Rakuten claims that with this BSS, the company can reduce the time to activate new customers from two to three hours to just 10 minutes.

The next tradition ejected by Rakuten was the procurement process. The request for proposal (RFP) process had to go, Amin said. This was quickly followed by any requirements for custom hardware.
“Life would have been easier for me had I selected a more traditional way of deploying networks, but that would not fit well with our ecosystem and culture, which is what we are all about,” Amin said.

Rakuten also has dispensed with physical components in its radio access network (RAN), traditional OSS, mediation, field techs and maintenance windows.

Taking virtualization to heart


Live since May 4, but not officially launched, Rakuten’s RAN is completely virtual.
“We took every component in the network and made it software,” Amin said. “I was told the RAN would never be virtualized. In Japan it is. We finished everything in eight months. We did not have a data center, any infrastructure, no backbone, nothing. Today we are live.”

Industry wide 60% of capital expense is in the RAN, according to Amin. He added that deploying more legacy infrastructure will always result in legacy results and that tightly coupled hardware and software will never get companies the results they are looking for.

The cost of the RAN is largely responsible for the difficulty CSPs have in making the business case for 5G, Amin said.
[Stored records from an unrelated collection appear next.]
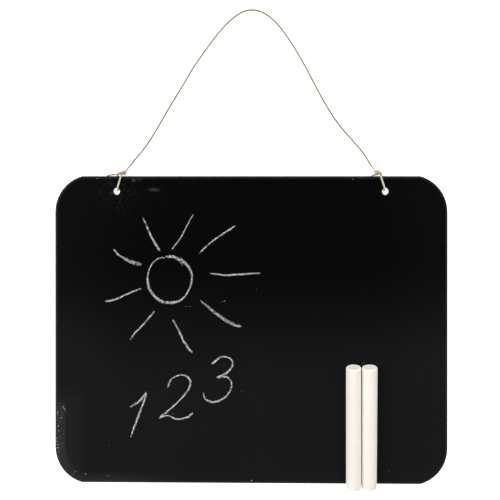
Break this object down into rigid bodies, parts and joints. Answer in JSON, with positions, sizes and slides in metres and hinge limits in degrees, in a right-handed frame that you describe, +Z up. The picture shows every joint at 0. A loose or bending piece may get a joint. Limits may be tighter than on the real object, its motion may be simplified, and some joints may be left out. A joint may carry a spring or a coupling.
{
  "type": "wall chalkboard",
  "caption": "Small hanging chalkboard: thin black panel with rounded corners, a slack cord tied through two holes, and chalk sticks lying on it.",
  "frame": {"origin": "under the middle of the board, on the surface that it lies on", "axes": "+X to the right across the board, +Y towards its top edge and the cord, +Z up out of the writing face"},
  "size_m": [0.265, 0.3218, 0.0141],
  "materials": {
    "board": "matt black chalkboard coat on thin hardboard",
    "cord": "thin twisted natural cord",
    "chalk": "pressed white school chalk, dry and matt"
  },
  "bodies": {
    "board": {"board_panel": "board", "left_tie_knot": "cord", "right_tie_knot": "cord"},
    "cord": {"hanging_cord": "cord"},
    "chalk_left": {"chalk_stick_left": "chalk"},
    "chalk_right": {"chalk_stick_right": "chalk"}
  },
  "joints": [
    {"name": "cord_swing", "type": "hinge", "parent": "board", "child": "cord", "pos_m": [0, 0.11015, 0.0016], "axis": [1, 0, 0], "range_deg": [0, 135]},
    {"name": "chalk_left_lift", "type": "slide", "parent": "board", "child": "chalk_left", "axis": [0, 0, 1], "range_m": [0, 0.1]},
    {"name": "chalk_right_lift", "type": "slide", "parent": "board", "child": "chalk_right", "axis": [0, 0, 1], "range_m": [0, 0.1]}
  ]
}
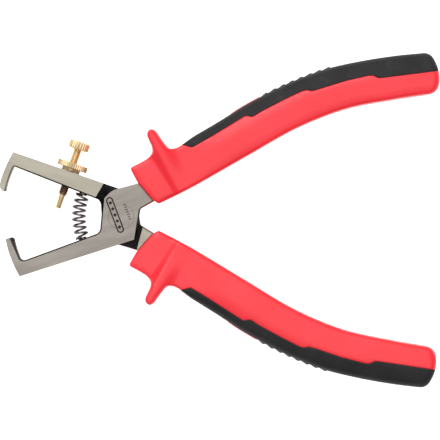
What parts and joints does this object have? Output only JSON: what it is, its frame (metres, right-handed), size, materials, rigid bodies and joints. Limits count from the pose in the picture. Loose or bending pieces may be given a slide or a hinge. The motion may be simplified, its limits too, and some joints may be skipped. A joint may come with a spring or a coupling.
{
  "type": "wire stripper",
  "caption": "End wire stripper plier with lap-jointed hooked jaws, an opening spring, a brass depth screw with lock nut and two-colour grips.",
  "frame": {"origin": "on the pivot axis, in the plane of the back face of the head", "axes": "+Z along the pivot axis towards the front face of the head, +X along the tool towards the handles, +Y towards the jaw that carries the adjusting screw"},
  "size_m": [0.1502, 0.1146, 0.0196],
  "materials": {
    "steel": "ground and brushed flats, dark forged recesses",
    "spring_steel": "dark oiled spring wire",
    "brass": "turned and knurled",
    "red_plastic": "semi-gloss moulded",
    "black_rubber": "soft matt moulded"
  },
  "bodies": {
    "front": {"front_lever": "steel", "pivot_rivet": "steel", "lower_spring_pin": "steel", "opening_spring": "spring_steel", "upper_grip_body": "red_plastic", "upper_grip_insert": "black_rubber"},
    "back": {"back_lever": "steel", "upper_spring_pin": "steel", "lower_grip_body": "red_plastic", "lower_grip_insert": "black_rubber"},
    "screw_stem": {"adjusting_screw": "brass"},
    "screw_knob": {"screw_head": "brass"},
    "nut": {"lock_nut": "brass"}
  },
  "joints": [
    {"name": "jaw_pivot", "type": "hinge", "parent": "front", "child": "back", "pos_m": [0, 0, 0.0045], "axis": [0, 0, 1], "range_deg": [-12, 32], "stiffness_Nm_per_rad": 1, "deforming": ["opening_spring"]},
    {"name": "screw_slide", "type": "slide", "parent": "back", "child": "screw_stem", "axis": [0.3165, 0.9486, 0], "range_m": [-0.0006, 0.003]},
    {"name": "head_turn", "type": "hinge", "parent": "screw_stem", "child": "screw_knob", "pos_m": [-0.0148, 0.02388, 0.0045], "axis": [0.3165, 0.9486, 0], "range_deg": [-432, 2160]},
    {"name": "nut_turn", "type": "hinge", "parent": "back", "child": "nut", "pos_m": [-0.01724, 0.01658, 0.0045], "axis": [0.3165, 0.9486, 0], "range_deg": [0, 360]}
  ],
  "couplings": [
    {"joint": "head_turn", "follows": "screw_slide", "rad_per_m": 12566}
  ]
}
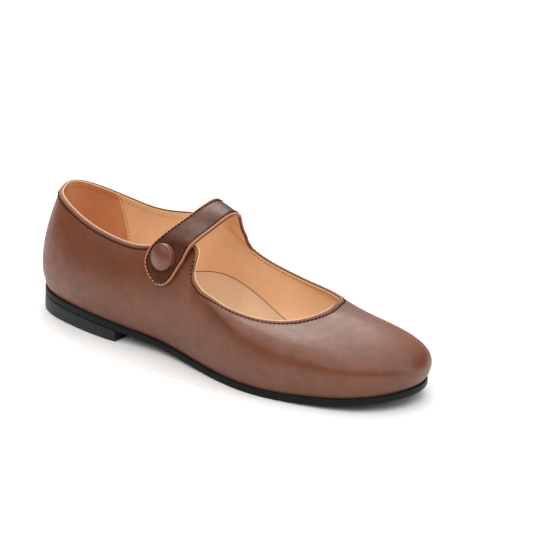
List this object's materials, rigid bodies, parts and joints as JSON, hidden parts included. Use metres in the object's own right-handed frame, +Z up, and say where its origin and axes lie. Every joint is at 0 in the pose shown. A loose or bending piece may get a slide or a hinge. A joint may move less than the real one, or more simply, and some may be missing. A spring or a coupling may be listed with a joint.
{
  "type": "mary jane shoe",
  "caption": "Right-foot mary jane shoe: round-toed leather upper with a buttoned instep strap, tan footbed, thin black sole and low heel.",
  "frame": {"origin": "the middle of the shoe's plan, on the floor it stands on", "axes": "+Z up, +X towards the toe, +Y towards the inner side of the foot"},
  "size_m": [0.241, 0.0834, 0.0758],
  "materials": {
    "sole_rubber": "satin",
    "heel_rubber": "satin",
    "tan_leather": "smooth satin",
    "brown_leather": "smooth satin",
    "strap_leather": "smooth satin",
    "button_leather": "smooth satin"
  },
  "bodies": {
    "root": {"outsole": "sole_rubber", "heel_block": "heel_rubber", "insole": "tan_leather", "upper": "brown_leather", "strap": "strap_leather", "button": "button_leather"}
  },
  "joints": []
}
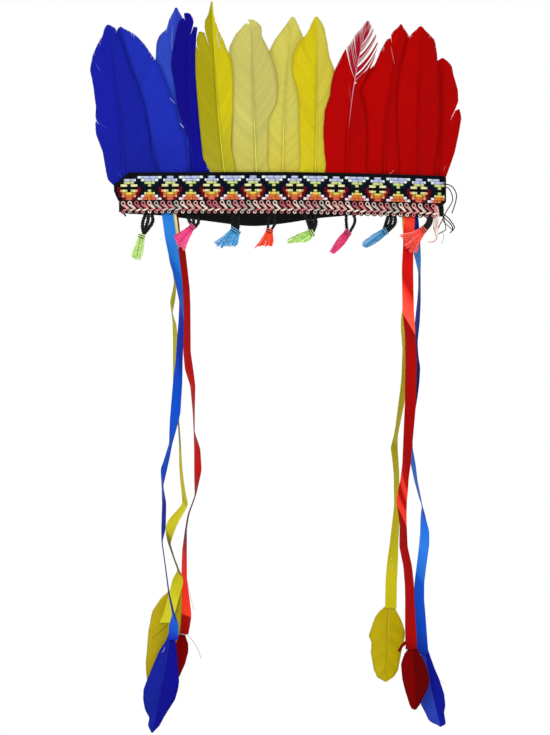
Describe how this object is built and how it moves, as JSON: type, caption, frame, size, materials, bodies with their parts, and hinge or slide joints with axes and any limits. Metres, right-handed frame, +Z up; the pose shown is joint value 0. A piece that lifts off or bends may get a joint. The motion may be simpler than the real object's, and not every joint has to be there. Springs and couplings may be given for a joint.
{
  "type": "feathered headdress",
  "caption": "Headdress of dyed feathers standing in a woven, crochet-edged band with small tassels, satin ribbons that end in feathers, and an elastic strap behind.",
  "frame": {"origin": "middle of the head opening, level with the lower edge of the woven band", "axes": "+Z up along the standing feathers, -Y out of the band's patterned front, +X to the right of someone looking at the front"},
  "size_m": [0.3254, 0.0791, 0.6369],
  "materials": {
    "woven_trim": "woven floats over a black ground, matte",
    "black_felt": "matte felt",
    "crochet_braid": "shaded pink and cream yarn, matte",
    "black_elastic": "ribbed, matte",
    "black_cord": "crocheted cotton, matte",
    "feather_blue": "dyed feather, soft sheen",
    "feather_yellow": "dyed feather, soft sheen",
    "feather_red": "dyed feather, soft sheen",
    "satin_blue": "satin, glossy along its bends",
    "satin_yellow": "satin, glossy along its bends",
    "satin_red": "satin, glossy along its bends",
    "tassel_green": "soft cotton yarn, matte",
    "tassel_pink": "soft cotton yarn, matte",
    "tassel_sky": "soft cotton yarn, matte",
    "tassel_orange": "soft cotton yarn, matte",
    "tassel_magenta": "soft cotton yarn, matte",
    "tassel_blue": "soft cotton yarn, matte",
    "tassel_coral": "soft cotton yarn, matte"
  },
  "bodies": {
    "root": {"woven_trim": "woven_trim", "felt_backing": "black_felt", "gimp_braid": "crochet_braid", "back_strap": "black_elastic", "feather_blue_outer": "feather_blue", "feather_blue_second": "feather_blue", "feather_blue_pale": "feather_blue", "feather_blue_dark": "feather_blue", "feather_yellow_first": "feather_yellow", "feather_yellow_second": "feather_yellow", "feather_yellow_third": "feather_yellow", "feather_yellow_fourth": "feather_yellow", "feather_red_first": "feather_red", "feather_red_second": "feather_red", "feather_red_third": "feather_red", "feather_red_outer": "feather_red", "ribbon_blue_left": "satin_blue", "end_feather_blue_left": "feather_blue", "ribbon_yellow_left": "satin_yellow", "end_feather_yellow_left": "feather_yellow", "ribbon_red_left": "satin_red", "end_feather_red_left": "feather_red", "ribbon_blue_right": "satin_blue", "end_feather_blue_right": "feather_blue", "ribbon_yellow_right": "satin_yellow", "end_feather_yellow_right": "feather_yellow", "ribbon_red_right": "satin_red", "end_feather_red_right": "feather_red", "tassel_1_cord": "black_cord", "tassel_1_skirt": "tassel_green", "tassel_2_cord": "black_cord", "tassel_2_skirt": "tassel_pink", "tassel_3_cord": "black_cord", "tassel_3_skirt": "tassel_sky", "tassel_4_cord": "black_cord", "tassel_4_skirt": "tassel_orange", "tassel_5_cord": "black_cord", "tassel_5_skirt": "tassel_green", "tassel_6_cord": "black_cord", "tassel_6_skirt": "tassel_magenta", "tassel_7_cord": "black_cord", "tassel_7_skirt": "tassel_blue", "tassel_8_cord": "black_cord", "tassel_8_skirt": "tassel_coral"}
  },
  "joints": []
}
Rakuten selected Nokia to provide full turnkey services for planning, managing, deploying and integrating cloud RAN, using Nokia’s AirGile cloud-native core network technology and several Nokia software functions, including IP Multimedia Subsystem, shared data layer, session border controller, and approximately 25 cloud-based virtual network functions.

5G is just introducing another VM


Something else Rakuten tries to dispense with is the notion that a cloud architecture supported by a microservices-based OSS/BSS is somehow less resilient that traditional ‘telco grade’ networks. Many webscale companies have better resiliency that CSPs, Amin said, adding that a software code base broken into hundreds of containers is inherently more resilient and reliable than tightly coupled hardware and software.
A cloud architecture is what will allow Rakuten to deploy 40,000 LTE eNodeB’s without employing more than 100 operations support personnel.
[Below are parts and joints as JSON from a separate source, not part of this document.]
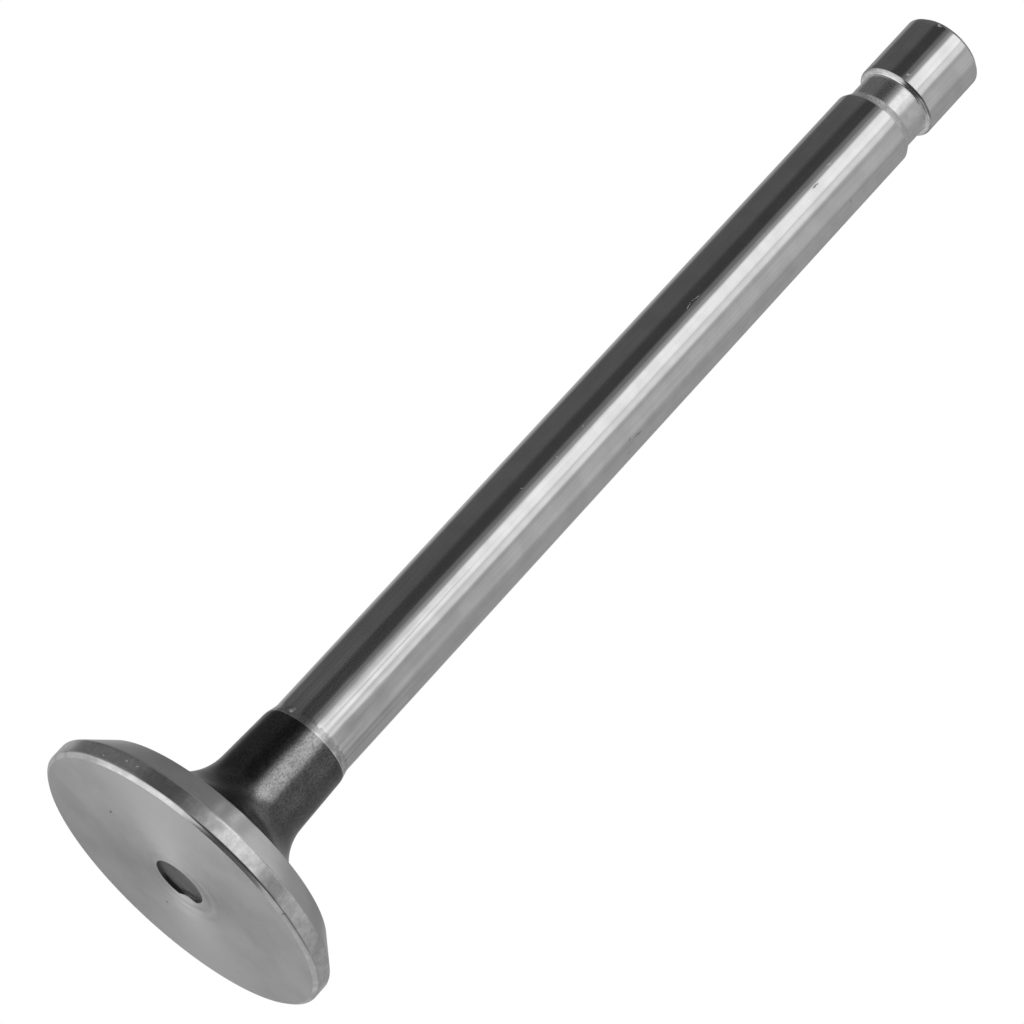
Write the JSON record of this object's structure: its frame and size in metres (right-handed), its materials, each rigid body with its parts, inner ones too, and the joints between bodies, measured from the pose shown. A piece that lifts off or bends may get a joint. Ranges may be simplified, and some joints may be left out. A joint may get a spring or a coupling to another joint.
{
  "type": "engine valve",
  "caption": "Poppet valve: flat round head with an angled seat, filleted neck and long ground stem with a keeper groove near its tip.",
  "frame": {"origin": "centre of the flat combustion face, which the valve stands on", "axes": "+Z along the stem from the head to the tip; X and Y lie in the combustion face and are alike"},
  "size_m": [0.0346, 0.0346, 0.1267],
  "materials": {
    "valve_steel": "ground bright stem and tip, satin turned head, dark forged scale on the neck"
  },
  "bodies": {
    "root": {"valve": "valve_steel"}
  },
  "joints": []
}
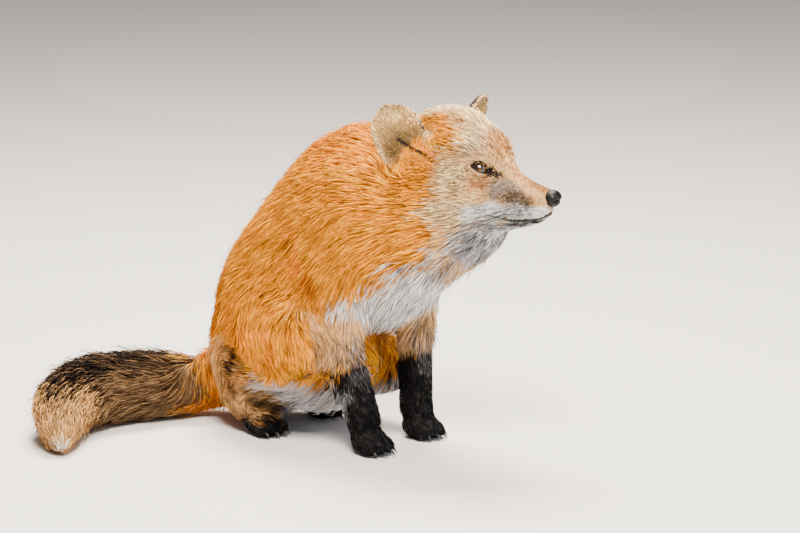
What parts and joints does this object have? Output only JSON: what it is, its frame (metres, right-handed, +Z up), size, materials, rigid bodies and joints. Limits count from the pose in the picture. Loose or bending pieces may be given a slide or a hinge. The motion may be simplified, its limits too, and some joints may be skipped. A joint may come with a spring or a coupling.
{
  "type": "red fox",
  "caption": "Life-size red fox figure crouched on its haunches, head turned a little left, bushy tail swept round to its right on the floor.",
  "frame": {"origin": "on the floor, under the middle of the box round the whole animal", "axes": "+X the way the fox faces, +Y its left, +Z up"},
  "size_m": [0.5456, 0.3594, 0.3828],
  "materials": {
    "coat_rust": "dense rust-coloured fur, long guard hairs lying along the body",
    "coat_amber": "bright amber fur of the neck and shoulders",
    "coat_cream": "short cream and grizzled fur",
    "coat_white": "soft white fur of the throat, chest and belly",
    "coat_smoke": "brown-grey fur with dark tips",
    "coat_black": "short black fur of the legs",
    "eye": "wet amber-brown eye with a clear gloss",
    "nose_leather": "bare black nose skin, finely pebbled and moist"
  },
  "bodies": {
    "root": {"nose": "nose_leather", "eye_right": "eye", "eye_left": "eye", "lower_jaw": "coat_white", "muzzle": "coat_cream", "head": "coat_cream", "ear_right": "coat_smoke", "ear_left": "coat_smoke", "forepaw_right": "coat_black", "forearm_right": "coat_black", "upper_arm_right": "coat_amber", "hind_paw_right": "coat_black", "hind_foot_right": "coat_smoke", "shank_right": "coat_cream", "thigh_right": "coat_rust", "forepaw_left": "coat_black", "forearm_left": "coat_black", "upper_arm_left": "coat_amber", "hind_paw_left": "coat_black", "hind_foot_left": "coat_smoke", "shank_left": "coat_cream", "thigh_left": "coat_rust", "neck": "coat_amber", "chest": "coat_amber", "loin": "coat_rust", "rump": "coat_rust", "belly": "coat_white", "tail_base": "coat_rust", "tail_middle": "coat_smoke", "tail_tip": "coat_cream"}
  },
  "joints": []
}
Using Netflix as an example, Amin said cloud-based webscale companies can do thousands of software upgrades per day without concerning themselves with maintenance windows. Telecom cannot do the same.

Having a cloud-native, virtual architecture will allow Rakuten to dispense with many of the metrics CSPs typically monitor to manage performance, such as utilization, forecasting, trending and more, as well as the people who do the monitoring. Instead, the company has one metric based on a single threshold: utilization. If utilization reaches 70%, the cloud automatically spins up another virtual machine (VM).

An OSS by any other name


Rakuten’s operations support is designed to be largely automated, and Amin thinks the term OSS is unworthy of the platform the company is putting together. Traditional functions within OSS remain the same – traditional FCAPS (fault, configuration, accounting, performance, security) as well as inventory, RF planning, work order management, analytics and more. However, Rakuten means to eliminate the mediation layer by relying on open adapters, a single Hadoop big data architecture leveraging AI and machine learning built into a platform that is completely closed loop and ties all these OSS functions as well as IT functions together. Rakuten believes this will reduce fragmentation and support the efficient management of its cloud platform.

The Rakuten network and support infrastructures have been tested, but they have yet to be put to the test. The real test comes in late 2019, 2020 and 2021 when 5G is added to the mix of technologies and the merits of closed-loop automation are judged.